For 2015, cash provided by operating activities before after-tax discretionary pension contributions totaled $2.5 billion compared with $2.6 billion in 2014. Free cash flow before after-tax discretionary pension contributions totaled $2.0 billion. After-tax discretionary pension contributions totaled $325 million in 2015. Changes in cash and cash equivalents include the following for cash from operating, investing and financing activities through Dec. 31, 2015:
Operating
- $2.2 billion provided by operations after $500 million discretionary pension contribution
Investing
- $471 million used for capital expenditures
Financing
- $3.2 billion used for repurchase of common stock
- $600 million net proceeds from issuance of long-term debt
- $603 million used for dividends
2016 Guidance
The company's 2016 financial guidance is based on the spending levels provided for in the Bipartisan Budget Act of 2015 and the Consolidated Appropriations Act of 2016. The guidance assumes no disruption or cancellation of any of our significant programs and no disruption or shutdown of government operations. Guidance for 2016 also assumes adequate appropriations and funding for the company's programs in the first quarter of the U.S. government's fiscal year 2017.

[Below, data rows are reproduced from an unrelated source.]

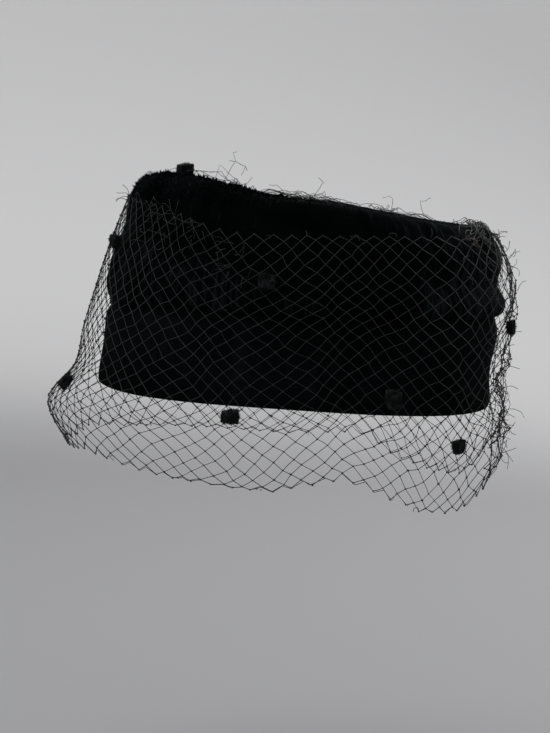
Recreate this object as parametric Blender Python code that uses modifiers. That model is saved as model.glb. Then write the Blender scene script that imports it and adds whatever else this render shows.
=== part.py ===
"""A pillbox hat of draped black velvet with a coarse net veil and chenille dots.

Metres, +Z up. The front of the hat faces -Y and the wearer's left is +X. The origin is the
centre of the head opening, in the plane of the rim. A turn is an angle around the hat that
starts at the front and passes the wearer's left.
"""
import math
from collections import namedtuple

import bmesh
import bpy
from mathutils import Matrix, Vector

# Velvet crown
RIM_LENGTH = 0.207
RIM_WIDTH = 0.168
CROWN_HEIGHT = 0.105
VELVET_THICKNESS = 0.0022
SEAM_CLEARANCE = 0.0003
TUCK_OVERLAP = 0.006
TIP_CLEARANCE = 0.0008
FOLD_DEPTH = 0.0022
GATHER_DEPTH = 0.0012
GATHERS = 17

# Net veil
VEIL_DROP = 0.050
VEIL_STRAND = 0.0011
VEIL_CLEARANCE = 0.0002
NET_COLUMNS = 24
BENT_ROWS = (0, 4, 5)
# Where the veil is drawn up: the middle and spread in degrees, and the height in metres
Lift = namedtuple("Lift", "turn spread rise")
BACK_LIFT = Lift(180, 20, 0.033)
EDGE_LIFT = Lift(312, 16, 0.016)

# Chenille dots
DOT_WIDTH = 0.0075
DOT_HEIGHT = 0.0068
DOT_THICKNESS = 0.004
DOT_CLEARANCE = 0.0004

# How finely the soft surfaces are divided
SIDES_AROUND = 56
BAND_STEPS = 7
DRAPE_STEPS = 15
TIP_STEPS = 4

VELVET = ("black_velvet", (0.012, 0.016, 0.017), 0.95)
NET = ("black_net", (0.02, 0.022, 0.024), 0.6)
CHENILLE = ("black_chenille", (0.015, 0.015, 0.016), 1.0)

# The outline at the front, side and back of the hat, one row for each change of form.
# An out is a share of the rim's oval. An up is a share of the crown's height, or of the
# veil's drop where it is below the rim.
Row = namedtuple("Row", "front_out front_up side_out side_up back_out back_up")

HEM = Row(1.000, -0.056, 1.000, 0.000, 0.990, -0.045)
HEM_ROLL = Row(1.006, 0.020, 1.004, 0.024, 0.998, 0.022)
LOW = Row(0.991, 0.120, 0.992, 0.130, 0.982, 0.115)
WAIST = Row(0.981, 0.245, 0.985, 0.255, 0.986, 0.210)
HIGH = Row(0.988, 0.335, 0.993, 0.365, 1.018, 0.345)
LIP = Row(0.965, 0.395, 0.968, 0.430, 1.010, 0.440)
LOWER_ROLL = Row(0.991, 0.475, 0.998, 0.505, 1.035, 0.490)
ROLL_TOP = Row(0.965, 0.620, 0.990, 0.590, 1.010, 0.545)
CREASE = Row(0.908, 0.755, 0.950, 0.660, 0.975, 0.600)
UPPER_ROLL = Row(0.903, 0.830, 0.962, 0.735, 1.010, 0.705)
SHOULDER = Row(0.888, 0.890, 0.938, 0.805, 0.945, 0.830)
CORNER = Row(0.855, 0.965, 0.885, 0.905, 0.890, 0.862)
TOP_EDGE = Row(0.800, 1.000, 0.810, 0.940, 0.820, 0.868)
TOP_SLOPE = Row(0.715, 1.018, 0.715, 0.925, 0.720, 0.862)
TIP_SEAM = Row(0.630, 1.008, 0.625, 0.912, 0.630, 0.855)
TIP_MIDDLE = Row(0.300, 0.950, 0.300, 0.905, 0.300, 0.885)
TIP_CENTRE = Row(0.000, 0.912, 0.000, 0.912, 0.000, 0.912)

BAND_ROWS = (HEM, HEM_ROLL, LOW, WAIST, HIGH)
DRAPE_ROWS = (LIP, LOWER_ROLL, ROLL_TOP, CREASE, UPPER_ROLL, SHOULDER)
TOP_ROWS = (CORNER, TOP_EDGE, TOP_SLOPE, TIP_SEAM)
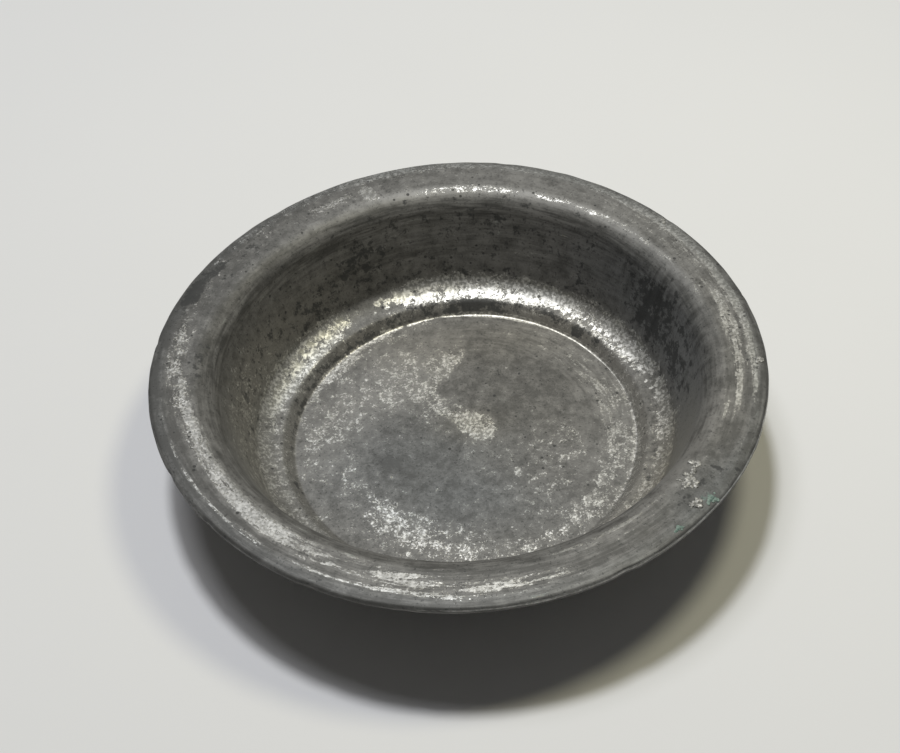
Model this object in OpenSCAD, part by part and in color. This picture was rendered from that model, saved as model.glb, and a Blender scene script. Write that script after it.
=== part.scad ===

Estimated capital expenditures in 2016 reflect increased programmatic requirements, including LRS-B, and approximately $300 million for the planned purchase of office buildings currently leased by the new Mission Systems sector. These investments support the company's continued focus on cost reduction, affordability and competitiveness.
Fourth quarter 2015 operating income decreased 10 percent due to lower segment operating income and higher unallocated corporate expense, which more than offset higher net FAS/CAS pension adjustment. Lower segment operating income reflects lower sales, partially offset by improved performance in Information Systems. Unallocated corporate expense increased $48 million. As previously announced, in the fourth quarter the Internal Revenue Service accepted the company's adoption of a tax method change. This and other state tax items increased fourth quarter 2015 unallocated corporate expense by $26 million. For 2015, operating income decreased 4 percent due to lower segment operating income, and higher corporate unallocated expenses, which more than offset higher net FAS/CAS pension adjustment. Segment operating income in 2014 benefited from $75 million in settlements and a benefit of approximately $45 million from lower CAS costs due to passage of the Highway and Transportation Funding Act of 2014.
For the fourth quarter of 2015, federal and foreign income tax expense declined to $162 million from $195 million in 2014, and the company's effective tax rate decreased to 26.1 percent from 27.8 percent in 2014. For 2015, federal and foreign income tax expense declined to $800 million from $868 million in 2014, and the company's effective tax rate declined to 28.7 percent from 29.6 percent. The company's lower effective tax rate for 2015 includes a $76 million increase in research credits primarily resulting from additional credits claimed on our prior year tax returns, partially offset by a $51 million benefit in 2014 for the partial resolution of the IRS examination of 2007-2009 tax returns.